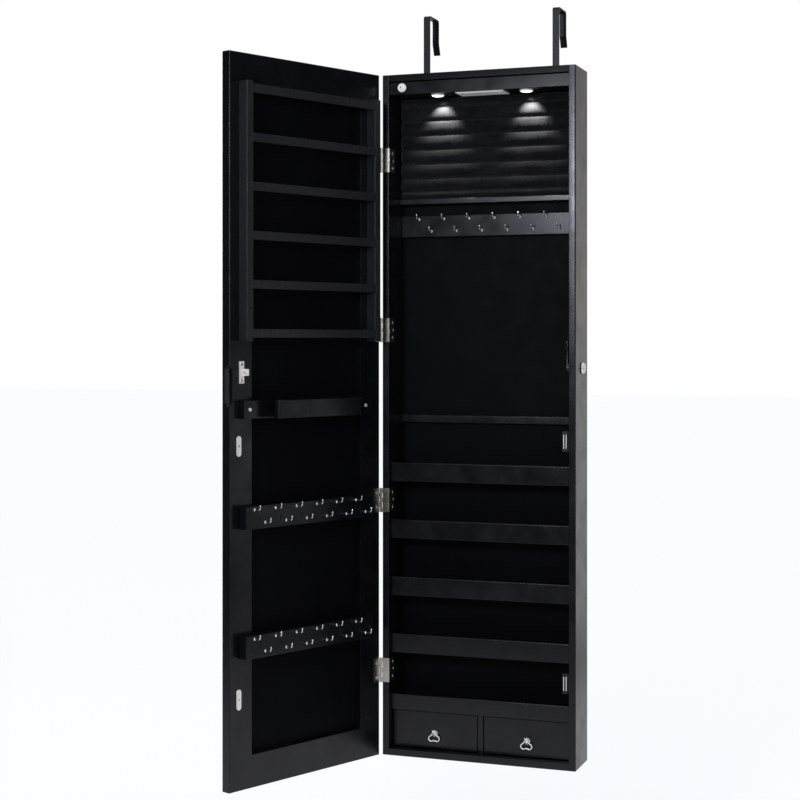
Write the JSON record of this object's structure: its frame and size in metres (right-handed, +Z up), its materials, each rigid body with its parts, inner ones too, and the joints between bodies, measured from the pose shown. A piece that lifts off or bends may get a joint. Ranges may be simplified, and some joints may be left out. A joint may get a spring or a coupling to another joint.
{
  "type": "over-the-door jewelry mirror cabinet",
  "caption": "Tall shallow cabinet that hangs over a room door, with a mirror door, lit ring pad, hook rails, earring rack, lipped shelves and small drawers.",
  "frame": {"origin": "on the line where the room door's top edge meets the cabinet's back plane, midway between the two strap hooks, at the height of their seats", "axes": "+X towards the cabinet's right as seen from in front, +Y from the cabinet's front to the room door behind it, +Z up"},
  "size_m": [0.5136, 0.4641, 1.3165],
  "materials": {
    "board": "black satin-painted fibreboard",
    "inner_board": "black painted hardboard",
    "velvet": "black velvet over foam",
    "mirror": "silvered glass",
    "lens": "frosted lens, lit",
    "white_plastic": "white moulded",
    "catch_plastic": "black moulded",
    "chrome": "bright",
    "nickel": "nickel plated, slightly warm",
    "strap_steel": "black powder coat"
  },
  "bodies": {
    "case": {"side_panel_left": "board", "side_panel_right": "board", "top_panel": "board", "bottom_panel": "board", "back_panel": "inner_board", "light_housing": "board", "battery_box": "white_plastic", "led_lamp_left": "lens", "led_lamp_right": "lens", "switch_bezel": "white_plastic", "ring_cushion": "velvet", "ring_shelf": "board", "necklace_rail": "board", "shelf_1": "board", "shelf_2": "board", "shelf_3": "board", "shelf_4": "board", "shelf_5": "board", "drawer_divider": "board", "lock_barrel": "chrome", "magnetic_catch_upper": "catch_plastic", "magnetic_catch_lower": "catch_plastic", "hinge_case_leaf_1": "nickel", "hinge_case_leaf_2": "nickel", "hinge_case_leaf_3": "nickel", "hinge_case_leaf_4": "nickel", "over_door_hook_left": "strap_steel", "over_door_hook_right": "strap_steel"},
    "door": {"door_frame": "board", "door_panel": "inner_board", "mirror_glass": "mirror", "hinge_door_leaf_1": "nickel", "hinge_door_leaf_2": "nickel", "hinge_door_leaf_3": "nickel", "hinge_door_leaf_4": "nickel", "lock_strike": "nickel", "catch_plate_upper": "nickel", "catch_plate_lower": "nickel", "rack_cheek_hinge_side": "board", "rack_cheek_free_side": "board", "earring_bar_1": "board", "earring_bar_2": "board", "earring_bar_3": "board", "earring_bar_4": "board", "earring_bar_5": "board", "earring_bar_6": "board", "bracelet_mount": "board", "bracelet_bar": "board", "door_rail_upper": "board", "door_rail_lower": "board"},
    "drawer_left": {"drawer_front_left": "board", "drawer_box_left": "inner_board", "pull_base_left": "chrome"},
    "drawer_right": {"drawer_front_right": "board", "drawer_box_right": "inner_board", "pull_base_right": "chrome"},
    "pull_left": {"pull_ring_left": "chrome"},
    "pull_right": {"pull_ring_right": "chrome"},
    "lock": {"lock_plug": "chrome"},
    "switch": {"switch_button": "white_plastic"}
  },
  "joints": [
    {"name": "door_hinge", "type": "hinge", "parent": "case", "child": "door", "pos_m": [-0.1765, -0.0865, -0.714], "axis": [0, 0, -1], "range_deg": [-113, 67]},
    {"name": "drawer_left_slide", "type": "slide", "parent": "case", "child": "drawer_left", "axis": [0, -1, 0], "range_m": [0, 0.045]},
    {"name": "drawer_right_slide", "type": "slide", "parent": "case", "child": "drawer_right", "axis": [0, -1, 0], "range_m": [0, 0.045]},
    {"name": "pull_left_swing", "type": "hinge", "parent": "drawer_left", "child": "pull_left", "pos_m": [-0.084, -0.0685, -1.274], "axis": [-1, 0, 0], "range_deg": [0, 95]},
    {"name": "pull_right_swing", "type": "hinge", "parent": "drawer_right", "child": "pull_right", "pos_m": [0.084, -0.0685, -1.274], "axis": [-1, 0, 0], "range_deg": [0, 95]},
    {"name": "lock_turn", "type": "hinge", "parent": "case", "child": "lock", "pos_m": [0.16, -0.039, -0.63], "axis": [1, 0, 0], "range_deg": [0, 90]},
    {"name": "switch_press", "type": "slide", "parent": "case", "child": "switch", "axis": [0, 1, 0], "range_m": [0, 0.003], "stiffness_N_per_m": 300, "springref_m": -0.001}
  ]
}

> _Work required_:
Output the full listing without altering anything.

> _Written response_:
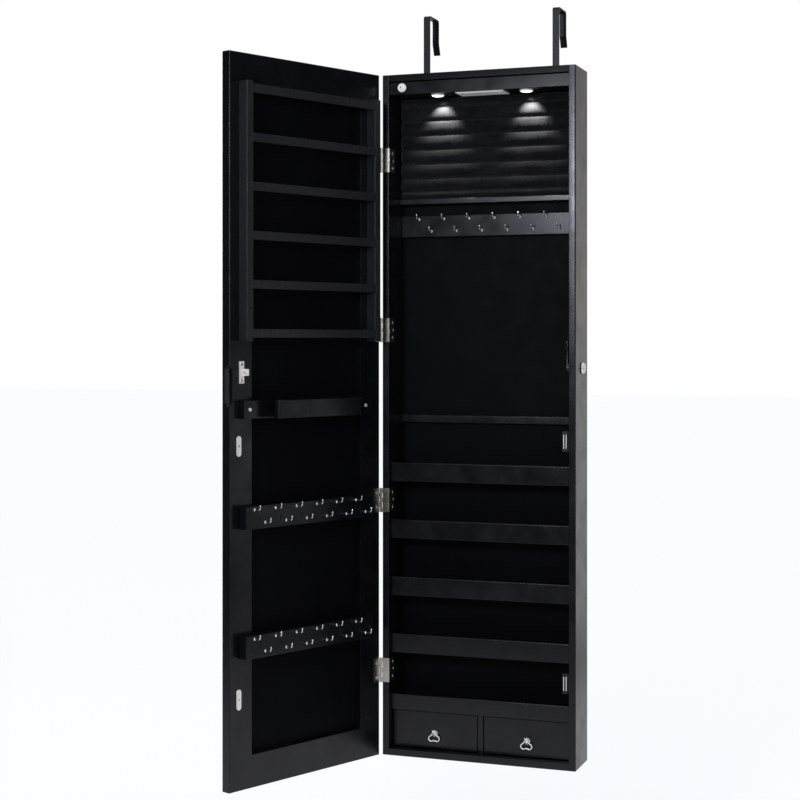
Write the JSON record of this object's structure: its frame and size in metres (right-handed, +Z up), its materials, each rigid body with its parts, inner ones too, and the joints between bodies, measured from the pose shown. A piece that lifts off or bends may get a joint. Ranges may be simplified, and some joints may be left out. A joint may get a spring or a coupling to another joint.
{
  "type": "over-the-door jewelry mirror cabinet",
  "caption": "Tall shallow cabinet that hangs over a room door, with a mirror door, lit ring pad, hook rails, earring rack, lipped shelves and small drawers.",
  "frame": {"origin": "on the line where the room door's top edge meets the cabinet's back plane, midway between the two strap hooks, at the height of their seats", "axes": "+X towards the cabinet's right as seen from in front, +Y from the cabinet's front to the room door behind it, +Z up"},
  "size_m": [0.5136, 0.4641, 1.3165],
  "materials": {
    "board": "black satin-painted fibreboard",
    "inner_board": "black painted hardboard",
    "velvet": "black velvet over foam",
    "mirror": "silvered glass",
    "lens": "frosted lens, lit",
    "white_plastic": "white moulded",
    "catch_plastic": "black moulded",
    "chrome": "bright",
    "nickel": "nickel plated, slightly warm",
    "strap_steel": "black powder coat"
  },
  "bodies": {
    "case": {"side_panel_left": "board", "side_panel_right": "board", "top_panel": "board", "bottom_panel": "board", "back_panel": "inner_board", "light_housing": "board", "battery_box": "white_plastic", "led_lamp_left": "lens", "led_lamp_right": "lens", "switch_bezel": "white_plastic", "ring_cushion": "velvet", "ring_shelf": "board", "necklace_rail": "board", "shelf_1": "board", "shelf_2": "board", "shelf_3": "board", "shelf_4": "board", "shelf_5": "board", "drawer_divider": "board", "lock_barrel": "chrome", "magnetic_catch_upper": "catch_plastic", "magnetic_catch_lower": "catch_plastic", "hinge_case_leaf_1": "nickel", "hinge_case_leaf_2": "nickel", "hinge_case_leaf_3": "nickel", "hinge_case_leaf_4": "nickel", "over_door_hook_left": "strap_steel", "over_door_hook_right": "strap_steel"},
    "door": {"door_frame": "board", "door_panel": "inner_board", "mirror_glass": "mirror", "hinge_door_leaf_1": "nickel", "hinge_door_leaf_2": "nickel", "hinge_door_leaf_3": "nickel", "hinge_door_leaf_4": "nickel", "lock_strike": "nickel", "catch_plate_upper": "nickel", "catch_plate_lower": "nickel", "rack_cheek_hinge_side": "board", "rack_cheek_free_side": "board", "earring_bar_1": "board", "earring_bar_2": "board", "earring_bar_3": "board", "earring_bar_4": "board", "earring_bar_5": "board", "earring_bar_6": "board", "bracelet_mount": "board", "bracelet_bar": "board", "door_rail_upper": "board", "door_rail_lower": "board"},
    "drawer_left": {"drawer_front_left": "board", "drawer_box_left": "inner_board", "pull_base_left": "chrome"},
    "drawer_right": {"drawer_front_right": "board", "drawer_box_right": "inner_board", "pull_base_right": "chrome"},
    "pull_left": {"pull_ring_left": "chrome"},
    "pull_right": {"pull_ring_right": "chrome"},
    "lock": {"lock_plug": "chrome"},
    "switch": {"switch_button": "white_plastic"}
  },
  "joints": [
    {"name": "door_hinge", "type": "hinge", "parent": "case", "child": "door", "pos_m": [-0.1765, -0.0865, -0.714], "axis": [0, 0, -1], "range_deg": [-113, 67]},
    {"name": "drawer_left_slide", "type": "slide", "parent": "case", "child": "drawer_left", "axis": [0, -1, 0], "range_m": [0, 0.045]},
    {"name": "drawer_right_slide", "type": "slide", "parent": "case", "child": "drawer_right", "axis": [0, -1, 0], "range_m": [0, 0.045]},
    {"name": "pull_left_swing", "type": "hinge", "parent": "drawer_left", "child": "pull_left", "pos_m": [-0.084, -0.0685, -1.274], "axis": [-1, 0, 0], "range_deg": [0, 95]},
    {"name": "pull_right_swing", "type": "hinge", "parent": "drawer_right", "child": "pull_right", "pos_m": [0.084, -0.0685, -1.274], "axis": [-1, 0, 0], "range_deg": [0, 95]},
    {"name": "lock_turn", "type": "hinge", "parent": "case", "child": "lock", "pos_m": [0.16, -0.039, -0.63], "axis": [1, 0, 0], "range_deg": [0, 90]},
    {"name": "switch_press", "type": "slide", "parent": "case", "child": "switch", "axis": [0, 1, 0], "range_m": [0, 0.003], "stiffness_N_per_m": 300, "springref_m": -0.001}
  ]
}